**GIVEN PROBLEM**
The required output is a word-for-word copy of the lines from the line bearing "buildPlinth();" through the line bearing "obj.matrix_world = Matrix.Identity(4)", inclusive, and no other lines.

**EXERCISE INPUTS**
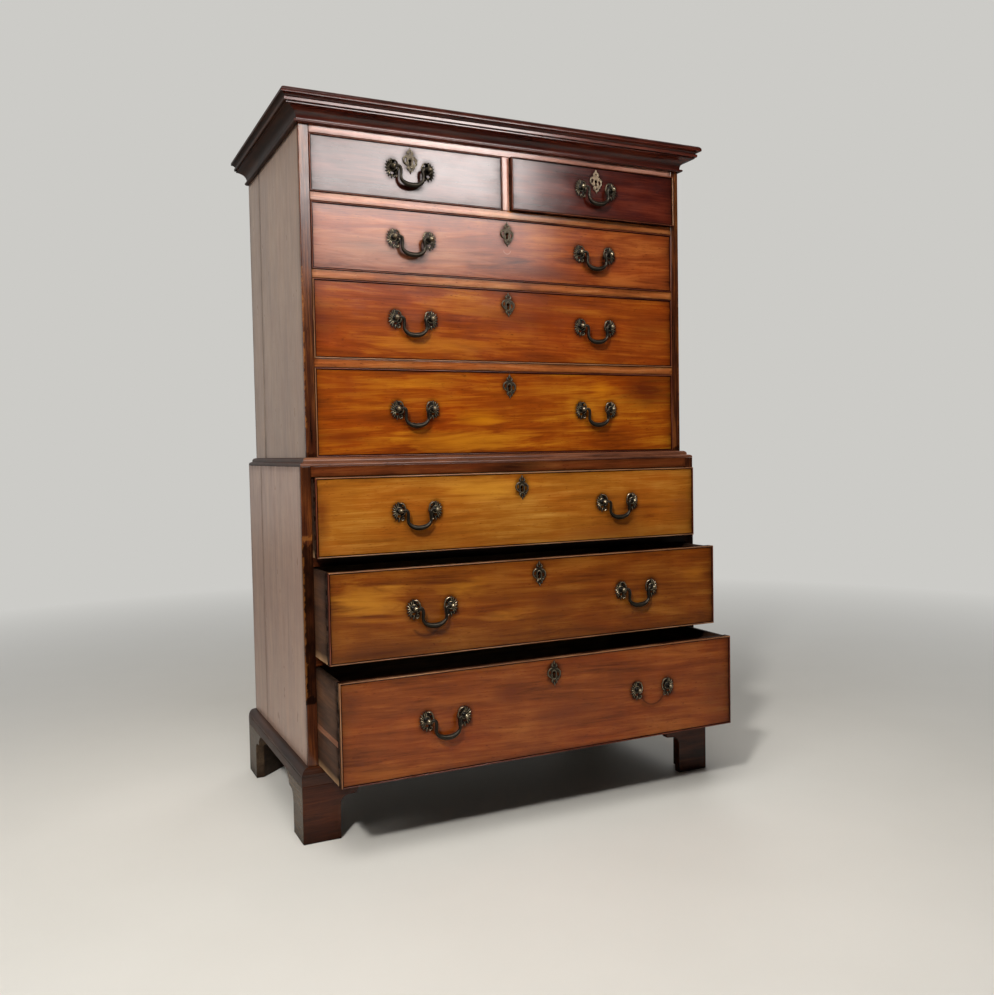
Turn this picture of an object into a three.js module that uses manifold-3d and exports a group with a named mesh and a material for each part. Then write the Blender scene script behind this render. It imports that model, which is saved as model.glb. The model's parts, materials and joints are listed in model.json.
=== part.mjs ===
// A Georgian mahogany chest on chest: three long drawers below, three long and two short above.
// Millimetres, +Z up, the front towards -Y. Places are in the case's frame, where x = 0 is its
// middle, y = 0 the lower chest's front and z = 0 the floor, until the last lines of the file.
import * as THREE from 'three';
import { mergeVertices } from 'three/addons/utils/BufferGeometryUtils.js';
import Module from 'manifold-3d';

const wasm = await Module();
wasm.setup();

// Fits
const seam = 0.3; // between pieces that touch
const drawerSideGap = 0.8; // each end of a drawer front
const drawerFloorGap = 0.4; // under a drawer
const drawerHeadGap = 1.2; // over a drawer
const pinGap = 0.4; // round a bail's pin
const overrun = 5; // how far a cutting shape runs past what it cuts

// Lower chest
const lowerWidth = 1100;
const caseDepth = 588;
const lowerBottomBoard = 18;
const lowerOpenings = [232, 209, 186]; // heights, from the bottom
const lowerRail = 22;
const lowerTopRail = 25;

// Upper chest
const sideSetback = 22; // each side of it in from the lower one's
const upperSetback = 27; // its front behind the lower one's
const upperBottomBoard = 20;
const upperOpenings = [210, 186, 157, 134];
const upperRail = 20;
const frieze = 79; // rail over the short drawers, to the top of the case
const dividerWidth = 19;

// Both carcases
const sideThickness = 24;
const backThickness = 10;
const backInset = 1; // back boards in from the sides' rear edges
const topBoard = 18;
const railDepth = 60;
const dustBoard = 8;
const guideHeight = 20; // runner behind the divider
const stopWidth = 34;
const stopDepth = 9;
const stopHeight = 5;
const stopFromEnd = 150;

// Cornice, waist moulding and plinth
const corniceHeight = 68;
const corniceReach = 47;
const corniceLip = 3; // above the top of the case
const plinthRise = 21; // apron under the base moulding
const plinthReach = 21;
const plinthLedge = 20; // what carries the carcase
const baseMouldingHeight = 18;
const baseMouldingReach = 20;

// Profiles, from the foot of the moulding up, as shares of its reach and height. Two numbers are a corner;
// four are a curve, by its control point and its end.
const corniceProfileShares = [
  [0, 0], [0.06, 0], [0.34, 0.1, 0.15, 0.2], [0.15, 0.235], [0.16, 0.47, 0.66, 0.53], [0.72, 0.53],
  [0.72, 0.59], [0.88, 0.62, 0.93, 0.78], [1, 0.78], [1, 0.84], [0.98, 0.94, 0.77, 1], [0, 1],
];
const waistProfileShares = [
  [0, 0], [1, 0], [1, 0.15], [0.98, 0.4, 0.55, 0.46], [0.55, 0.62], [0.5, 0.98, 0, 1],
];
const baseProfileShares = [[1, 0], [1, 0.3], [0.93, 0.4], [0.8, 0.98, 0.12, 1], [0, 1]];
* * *
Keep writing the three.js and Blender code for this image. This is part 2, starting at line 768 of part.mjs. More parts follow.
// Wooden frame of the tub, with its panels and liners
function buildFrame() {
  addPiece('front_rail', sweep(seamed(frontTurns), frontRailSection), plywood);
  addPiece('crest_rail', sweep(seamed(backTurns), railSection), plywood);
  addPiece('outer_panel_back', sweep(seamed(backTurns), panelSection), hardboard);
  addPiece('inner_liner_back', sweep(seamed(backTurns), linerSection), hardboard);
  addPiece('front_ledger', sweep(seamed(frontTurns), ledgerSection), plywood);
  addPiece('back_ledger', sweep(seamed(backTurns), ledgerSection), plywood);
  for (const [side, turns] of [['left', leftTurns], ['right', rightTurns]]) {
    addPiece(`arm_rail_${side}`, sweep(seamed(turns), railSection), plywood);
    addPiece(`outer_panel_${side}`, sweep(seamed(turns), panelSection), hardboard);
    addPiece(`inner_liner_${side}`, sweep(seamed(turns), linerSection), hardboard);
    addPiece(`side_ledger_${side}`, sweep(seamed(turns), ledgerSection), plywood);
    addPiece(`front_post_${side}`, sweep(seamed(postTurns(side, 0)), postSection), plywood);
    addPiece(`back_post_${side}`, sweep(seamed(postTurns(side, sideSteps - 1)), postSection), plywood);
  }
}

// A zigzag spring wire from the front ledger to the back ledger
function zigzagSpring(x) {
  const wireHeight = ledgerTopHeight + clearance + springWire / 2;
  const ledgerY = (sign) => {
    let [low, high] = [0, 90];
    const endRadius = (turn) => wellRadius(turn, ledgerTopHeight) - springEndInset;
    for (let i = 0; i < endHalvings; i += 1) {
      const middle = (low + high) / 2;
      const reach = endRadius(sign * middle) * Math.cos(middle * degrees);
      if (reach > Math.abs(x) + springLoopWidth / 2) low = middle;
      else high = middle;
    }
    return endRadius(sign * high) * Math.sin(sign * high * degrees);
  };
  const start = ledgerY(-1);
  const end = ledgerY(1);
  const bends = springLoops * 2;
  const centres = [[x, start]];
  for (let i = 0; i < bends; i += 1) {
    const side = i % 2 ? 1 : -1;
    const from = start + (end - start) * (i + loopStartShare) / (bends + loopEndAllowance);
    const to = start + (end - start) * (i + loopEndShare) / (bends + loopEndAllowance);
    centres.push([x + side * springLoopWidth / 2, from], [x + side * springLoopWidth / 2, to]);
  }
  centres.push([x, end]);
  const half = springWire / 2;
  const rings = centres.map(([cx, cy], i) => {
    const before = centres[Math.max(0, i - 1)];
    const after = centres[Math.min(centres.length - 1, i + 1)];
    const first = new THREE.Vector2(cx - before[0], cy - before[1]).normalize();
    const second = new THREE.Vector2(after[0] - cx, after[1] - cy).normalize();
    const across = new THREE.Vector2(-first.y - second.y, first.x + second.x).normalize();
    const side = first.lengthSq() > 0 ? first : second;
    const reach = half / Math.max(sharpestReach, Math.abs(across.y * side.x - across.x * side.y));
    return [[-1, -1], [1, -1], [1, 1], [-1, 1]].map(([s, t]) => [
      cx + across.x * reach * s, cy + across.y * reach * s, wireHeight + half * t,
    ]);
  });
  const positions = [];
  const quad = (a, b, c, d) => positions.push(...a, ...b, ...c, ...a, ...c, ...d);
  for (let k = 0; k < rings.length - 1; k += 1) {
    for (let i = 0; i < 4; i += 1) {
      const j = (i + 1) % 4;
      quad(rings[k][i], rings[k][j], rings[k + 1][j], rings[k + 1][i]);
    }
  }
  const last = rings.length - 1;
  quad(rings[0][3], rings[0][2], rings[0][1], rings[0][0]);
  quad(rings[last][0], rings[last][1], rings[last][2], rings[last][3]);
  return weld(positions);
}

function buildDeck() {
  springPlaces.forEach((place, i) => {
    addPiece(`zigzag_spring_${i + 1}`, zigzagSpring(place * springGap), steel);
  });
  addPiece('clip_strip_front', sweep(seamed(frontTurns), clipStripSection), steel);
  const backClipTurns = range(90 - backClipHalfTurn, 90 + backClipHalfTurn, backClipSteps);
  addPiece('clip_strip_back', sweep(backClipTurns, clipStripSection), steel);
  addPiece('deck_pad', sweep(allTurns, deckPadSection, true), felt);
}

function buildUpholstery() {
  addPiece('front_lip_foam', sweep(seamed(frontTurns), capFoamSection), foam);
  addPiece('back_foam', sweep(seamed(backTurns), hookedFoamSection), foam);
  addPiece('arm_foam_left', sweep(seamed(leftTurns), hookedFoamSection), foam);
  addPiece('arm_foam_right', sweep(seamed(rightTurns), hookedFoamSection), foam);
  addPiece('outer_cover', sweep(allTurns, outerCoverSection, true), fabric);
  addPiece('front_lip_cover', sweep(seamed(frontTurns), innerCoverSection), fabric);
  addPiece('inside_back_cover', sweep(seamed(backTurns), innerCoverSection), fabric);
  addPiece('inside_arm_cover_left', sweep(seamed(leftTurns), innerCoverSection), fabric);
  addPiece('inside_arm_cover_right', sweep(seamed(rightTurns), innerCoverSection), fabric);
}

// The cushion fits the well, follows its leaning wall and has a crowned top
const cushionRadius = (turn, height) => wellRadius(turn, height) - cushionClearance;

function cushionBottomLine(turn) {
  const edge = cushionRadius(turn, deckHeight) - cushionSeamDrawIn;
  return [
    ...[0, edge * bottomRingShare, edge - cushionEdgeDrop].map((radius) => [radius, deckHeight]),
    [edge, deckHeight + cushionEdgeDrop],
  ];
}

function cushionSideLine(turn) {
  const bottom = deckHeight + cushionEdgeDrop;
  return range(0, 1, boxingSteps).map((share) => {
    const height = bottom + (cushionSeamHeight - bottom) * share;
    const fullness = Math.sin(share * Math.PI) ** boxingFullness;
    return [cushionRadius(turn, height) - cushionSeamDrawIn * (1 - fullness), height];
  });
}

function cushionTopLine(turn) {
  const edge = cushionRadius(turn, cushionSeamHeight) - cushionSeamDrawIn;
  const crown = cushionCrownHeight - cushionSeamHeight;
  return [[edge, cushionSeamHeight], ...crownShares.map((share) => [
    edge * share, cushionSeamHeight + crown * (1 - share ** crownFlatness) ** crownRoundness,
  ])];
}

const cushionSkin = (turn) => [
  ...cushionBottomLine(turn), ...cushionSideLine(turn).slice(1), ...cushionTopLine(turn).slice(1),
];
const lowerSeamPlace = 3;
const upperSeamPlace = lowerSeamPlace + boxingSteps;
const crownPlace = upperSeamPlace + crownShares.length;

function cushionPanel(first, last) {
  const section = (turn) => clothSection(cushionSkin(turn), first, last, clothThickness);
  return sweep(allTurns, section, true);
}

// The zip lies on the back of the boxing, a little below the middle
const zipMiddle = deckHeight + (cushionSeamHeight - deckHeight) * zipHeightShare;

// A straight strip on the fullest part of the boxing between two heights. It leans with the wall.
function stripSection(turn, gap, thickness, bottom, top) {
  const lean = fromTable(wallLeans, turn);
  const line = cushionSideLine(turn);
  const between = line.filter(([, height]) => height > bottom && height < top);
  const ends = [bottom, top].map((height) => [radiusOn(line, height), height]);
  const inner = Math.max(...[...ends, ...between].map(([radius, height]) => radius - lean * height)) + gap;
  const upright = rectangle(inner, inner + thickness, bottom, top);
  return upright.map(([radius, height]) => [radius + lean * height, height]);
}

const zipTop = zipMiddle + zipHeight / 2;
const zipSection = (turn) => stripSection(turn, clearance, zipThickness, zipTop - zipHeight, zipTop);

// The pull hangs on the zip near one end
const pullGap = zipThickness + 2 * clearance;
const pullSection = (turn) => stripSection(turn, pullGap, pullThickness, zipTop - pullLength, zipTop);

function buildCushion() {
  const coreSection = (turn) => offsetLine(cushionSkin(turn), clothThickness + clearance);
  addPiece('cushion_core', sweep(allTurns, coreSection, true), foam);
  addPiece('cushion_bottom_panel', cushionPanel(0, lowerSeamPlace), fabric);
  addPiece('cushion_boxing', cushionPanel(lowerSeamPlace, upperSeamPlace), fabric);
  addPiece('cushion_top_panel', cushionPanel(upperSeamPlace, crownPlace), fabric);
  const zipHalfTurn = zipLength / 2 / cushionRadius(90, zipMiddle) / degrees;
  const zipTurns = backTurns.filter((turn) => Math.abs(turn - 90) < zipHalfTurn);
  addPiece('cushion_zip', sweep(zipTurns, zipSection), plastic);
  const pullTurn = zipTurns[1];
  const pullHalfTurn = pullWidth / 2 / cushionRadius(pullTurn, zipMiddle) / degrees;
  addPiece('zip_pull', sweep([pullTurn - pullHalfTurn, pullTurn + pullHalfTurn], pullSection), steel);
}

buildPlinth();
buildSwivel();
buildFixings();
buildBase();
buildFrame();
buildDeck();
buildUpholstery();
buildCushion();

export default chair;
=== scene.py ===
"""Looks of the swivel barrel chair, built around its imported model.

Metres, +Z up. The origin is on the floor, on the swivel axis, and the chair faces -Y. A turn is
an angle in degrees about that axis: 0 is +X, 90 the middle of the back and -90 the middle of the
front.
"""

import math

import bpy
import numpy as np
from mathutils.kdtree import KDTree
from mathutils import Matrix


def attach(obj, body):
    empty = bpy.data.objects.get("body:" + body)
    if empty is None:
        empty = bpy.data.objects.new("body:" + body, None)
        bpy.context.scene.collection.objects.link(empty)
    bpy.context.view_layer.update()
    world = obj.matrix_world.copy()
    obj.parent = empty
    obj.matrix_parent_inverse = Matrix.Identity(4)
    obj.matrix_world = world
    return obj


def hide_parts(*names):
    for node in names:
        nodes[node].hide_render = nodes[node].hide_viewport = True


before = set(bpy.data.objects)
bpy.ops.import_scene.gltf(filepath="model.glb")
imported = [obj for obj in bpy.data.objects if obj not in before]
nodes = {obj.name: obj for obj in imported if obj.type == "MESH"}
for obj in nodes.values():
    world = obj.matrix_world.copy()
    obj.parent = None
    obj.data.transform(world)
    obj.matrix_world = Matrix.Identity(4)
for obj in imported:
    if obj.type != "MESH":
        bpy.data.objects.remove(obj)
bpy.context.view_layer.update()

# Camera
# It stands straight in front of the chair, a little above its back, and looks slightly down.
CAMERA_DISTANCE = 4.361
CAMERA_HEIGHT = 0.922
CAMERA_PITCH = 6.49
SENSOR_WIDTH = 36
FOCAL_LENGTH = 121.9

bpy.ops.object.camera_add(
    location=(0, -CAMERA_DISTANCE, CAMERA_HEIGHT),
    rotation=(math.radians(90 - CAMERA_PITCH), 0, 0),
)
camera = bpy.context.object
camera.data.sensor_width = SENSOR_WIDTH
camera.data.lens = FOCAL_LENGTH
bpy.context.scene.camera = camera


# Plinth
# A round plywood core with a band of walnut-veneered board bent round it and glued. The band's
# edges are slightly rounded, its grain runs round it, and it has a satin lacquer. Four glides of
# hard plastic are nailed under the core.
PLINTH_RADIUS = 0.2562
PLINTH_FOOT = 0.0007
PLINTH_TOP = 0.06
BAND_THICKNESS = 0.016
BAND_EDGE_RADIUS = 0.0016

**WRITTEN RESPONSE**
buildPlinth();
buildSwivel();
buildFixings();
buildBase();
buildFrame();
buildDeck();
buildUpholstery();
buildCushion();

export default chair;
=== scene.py ===
"""Looks of the swivel barrel chair, built around its imported model.

Metres, +Z up. The origin is on the floor, on the swivel axis, and the chair faces -Y. A turn is
an angle in degrees about that axis: 0 is +X, 90 the middle of the back and -90 the middle of the
front.
"""

import math

import bpy
import numpy as np
from mathutils.kdtree import KDTree
from mathutils import Matrix


def attach(obj, body):
    empty = bpy.data.objects.get("body:" + body)
    if empty is None:
        empty = bpy.data.objects.new("body:" + body, None)
        bpy.context.scene.collection.objects.link(empty)
    bpy.context.view_layer.update()
    world = obj.matrix_world.copy()
    obj.parent = empty
    obj.matrix_parent_inverse = Matrix.Identity(4)
    obj.matrix_world = world
    return obj


def hide_parts(*names):
    for node in names:
        nodes[node].hide_render = nodes[node].hide_viewport = True


before = set(bpy.data.objects)
bpy.ops.import_scene.gltf(filepath="model.glb")
imported = [obj for obj in bpy.data.objects if obj not in before]
nodes = {obj.name: obj for obj in imported if obj.type == "MESH"}
for obj in nodes.values():
    world = obj.matrix_world.copy()
    obj.parent = None
    obj.data.transform(world)
    obj.matrix_world = Matrix.Identity(4)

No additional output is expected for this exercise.